Philip Seib, author of ‘The Al Jazeera Effect: How the New Global Media Are Reshaping World Politics,’ had a one-word answer when I asked him why the channel is not available in cities like Baltimore: ‘Politics.’

“ ‘There's ample evidence that the viewership is there,’ he said. ‘It’s still the hangover from the days when particularly the [George W.] Bush administration was blasting Al Jazeera. [Secretary of Defense] Donald Rumsfeld was the main one.’

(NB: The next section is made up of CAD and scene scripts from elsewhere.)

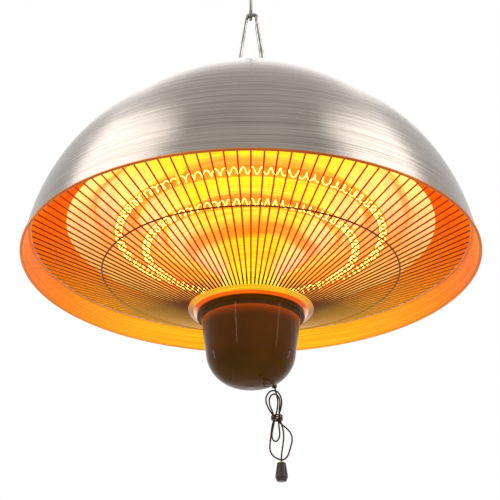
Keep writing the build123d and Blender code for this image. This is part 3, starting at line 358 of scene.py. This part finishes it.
def wire_metal(name, stops):
    """Drawn steel with the tubes' light painted on as glow: red towards the front, golden at the back, the
    glow left off where it meets the hub.
    """
    made, tree = start(name)
    radius, _, y, _ = axis_split(tree)
    marks = noise(tree, where(tree), 1.2, 4)
    # Painted glow in the emission, left off at the front near the hub
    front = spread(tree, y, 1.0, 0.0, -FRONT_DEPTH * MM, 0.0)
    no_painted_glow_near_hub = spread(tree, radius, 1.0, 0.0, DARK_TO_R * MM, LIT_FROM_R * MM)
    dark = maths(tree, "SUBTRACT", 1.0, maths(tree, "MULTIPLY", front, no_painted_glow_near_hub))
    strength = maths(tree, "MULTIPLY", dark, spread(tree, marks, 0.62, 0.85))
    bump = relief(tree, marks, 0.2, 0.03)
    shader = add(
        tree,
        "ShaderNodeBsdfPrincipled",
        {"Metallic": 1.0},
        {
            "Base Color": two_colours(tree, marks, "#2A1A14", "#4A3026"),
            "Roughness": spread(tree, marks, 0.28, 0.42),
            "Emission Color": front_to_back(tree, stops),
            "Emission Strength": strength,
            "Normal": bump,
        },
    )
    return end(made, tree, shader.outputs[0])


# Painted reflection of the glow above: a dull red band under the cup's collar, in millimetres
CUP_COLLAR_Z = -70.5
CUP_GLOW_DEPTH = 14.0


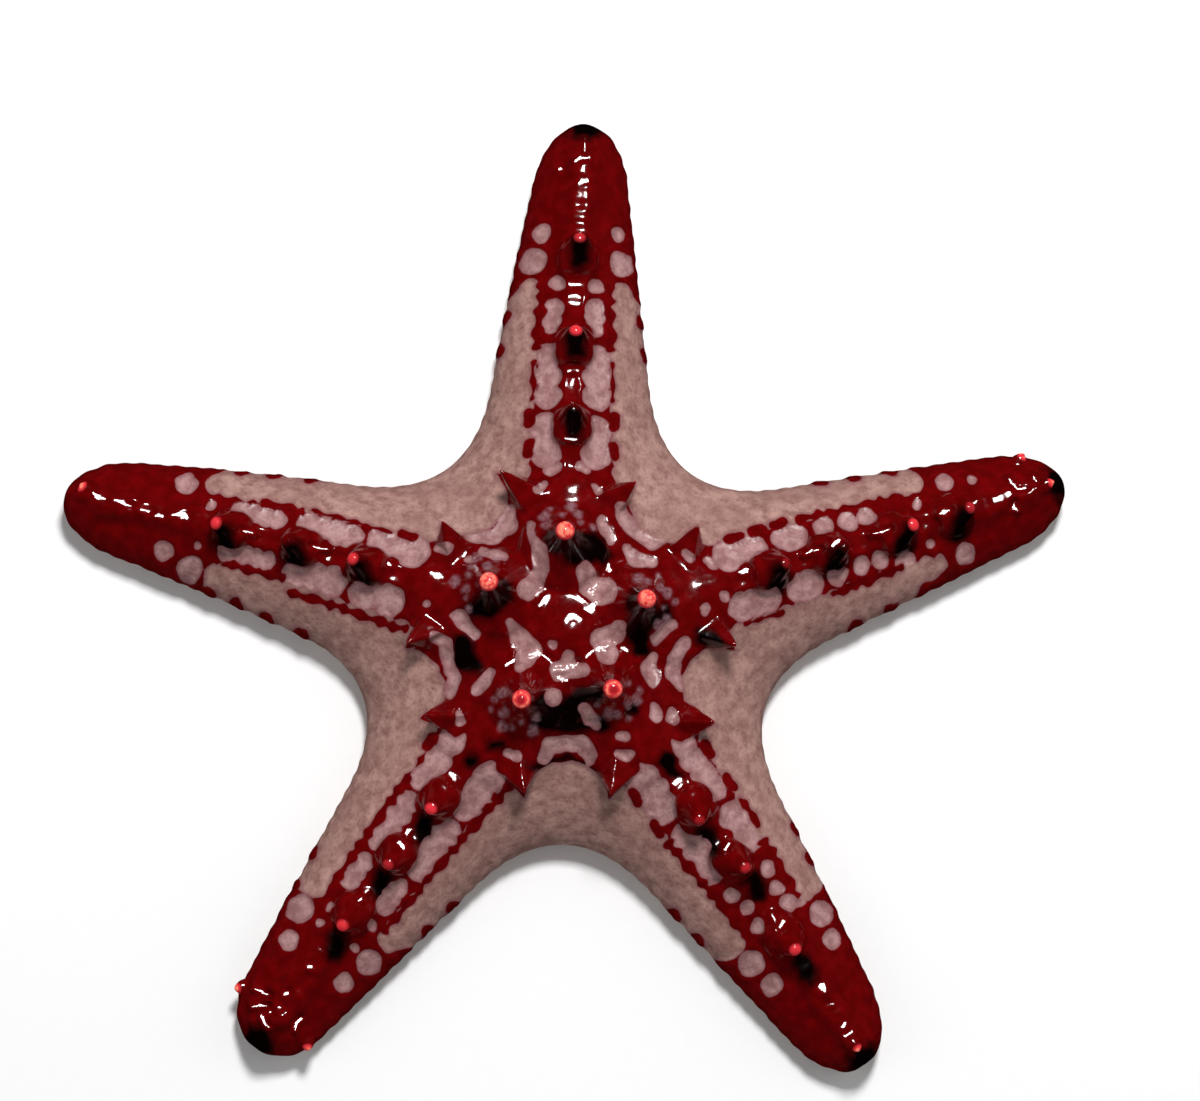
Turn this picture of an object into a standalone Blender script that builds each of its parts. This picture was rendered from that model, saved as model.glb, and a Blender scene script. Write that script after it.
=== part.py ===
"""African red knob sea star, life size, as a still model that lies on its underside.

The body is a five-armed plan with a height over every point of it. The same
functions give the disc and the arms, so that they meet face to face where the
arms are parted from the disc. Seen from above with +Y away from the viewer,
arm_1 points away and the others follow clockwise.
"""

import math
from collections import namedtuple

import bmesh
import bpy
from mathutils import Matrix, Vector

MM = 0.001
UP = Vector((0.0, 0.0, 1.0))
MODEL_NAME = "red_knob_starfish"

# Arms: heading in degrees from +X, sideways bow, reach from the centre, length of
# the rounded tip, and the places along the arm of the knobs on its back
Arm = namedtuple("Arm", "heading bow reach tip knobs")
ARMS = {
    "arm_1": Arm(87.4, 0.5 * MM, 52.4 * MM, 6.2 * MM, (20.8 * MM, 28.8 * MM, 37.8 * MM)),
    "arm_2": Arm(17.1, 0.2 * MM, 52.5 * MM, 6.2 * MM, (20.8 * MM, 27.0 * MM, 34.4 * MM, 40.4 * MM)),
    "arm_3": Arm(-55.5, 0.4 * MM, 51.6 * MM, 6.2 * MM, (20.8 * MM, 26.8 * MM, 36.3 * MM)),
    "arm_4": Arm(231.8, -0.4 * MM, 50.9 * MM, 5.0 * MM, (20.6 * MM, 27.4 * MM, 34.8 * MM)),
    "arm_5": Arm(163.2, -1.1 * MM, 52.3 * MM, 6.2 * MM, (21.2 * MM, 28.0 * MM, 35.2 * MM)),
}

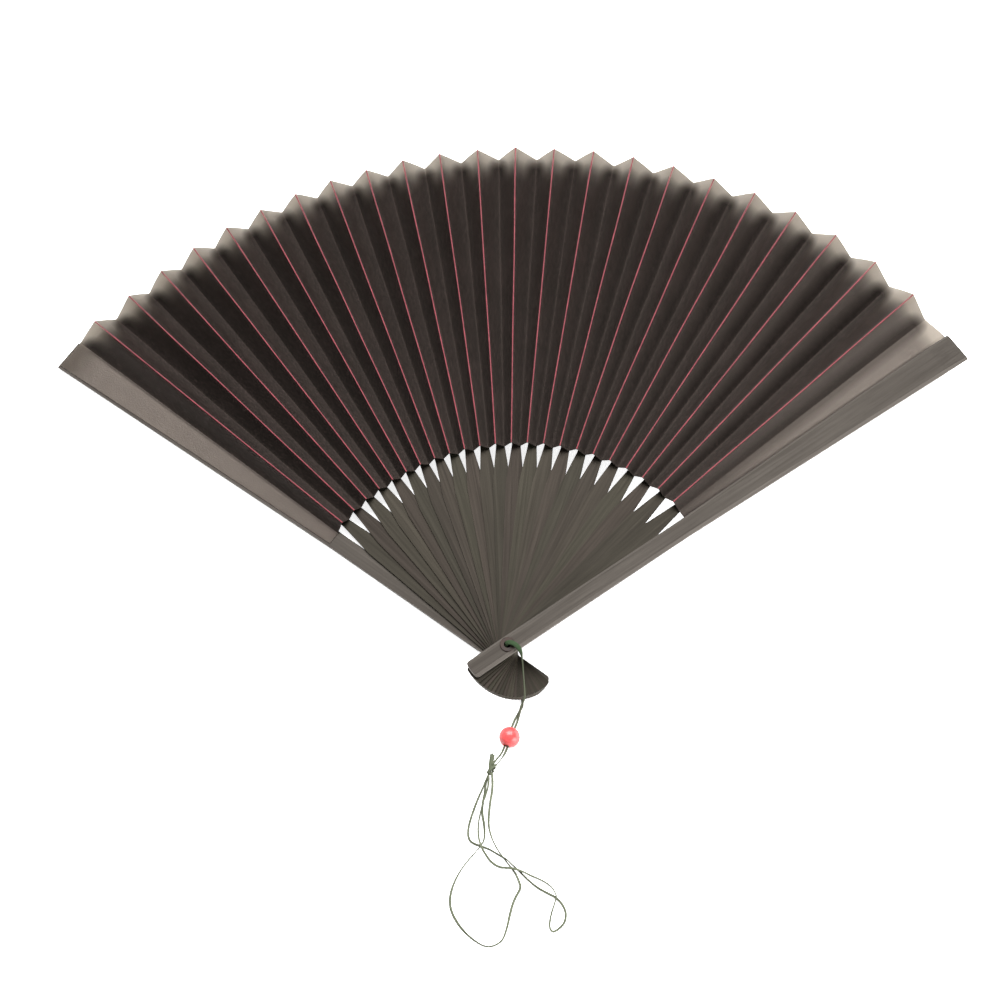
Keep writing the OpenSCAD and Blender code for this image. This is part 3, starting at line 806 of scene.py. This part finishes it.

Seib, a professor at the University of Southern California who directs the Center on Public Diplomacy there, added, ‘When things go crazy in the Middle East, Al Jazeera English is where you go if you don't speak Arabic. And the television sets throughout the U.S. government last year when the Arab revolutions were getting under way were all tuned to Al Jazeera English.’

Seib, who also edited a book of scholarly writings on the channel that was published in February under the title ‘Al Jazeera English,’ concluded, ‘It’s depriving the American public of a different voice. No one is compelled to watch it. But it should be available.’

Al Jazeera is available on three cable systems in Washington, D.C., two in New York and one each in Ohio, Vermont and Rhode Island. That's it.

Mohammed el-Nawawy, author of ‘Al Jazeera: The Story of the Network That Is Rattling Governments and Redefining Modern Journalism,’ says, ‘I am really appalled, to be honest with you, that even after the increasing popularity after the coverage of Arab Spring, that is not being reflected in the U.S. market.’

El-Nawawy, an associate professor at Queens University of Charlotte in North Carolina, explains the lack of access in part by saying, ‘The cable carriers are afraid to carry it because they don't want to alienate their constituents. They don't want to alienate their viewers. They don't want to go out of the box. They want to stay in their comfort zone. They play it safe.’

But how much of a risk is it when you have the secretary of state endorsing the channel as ‘real news’?”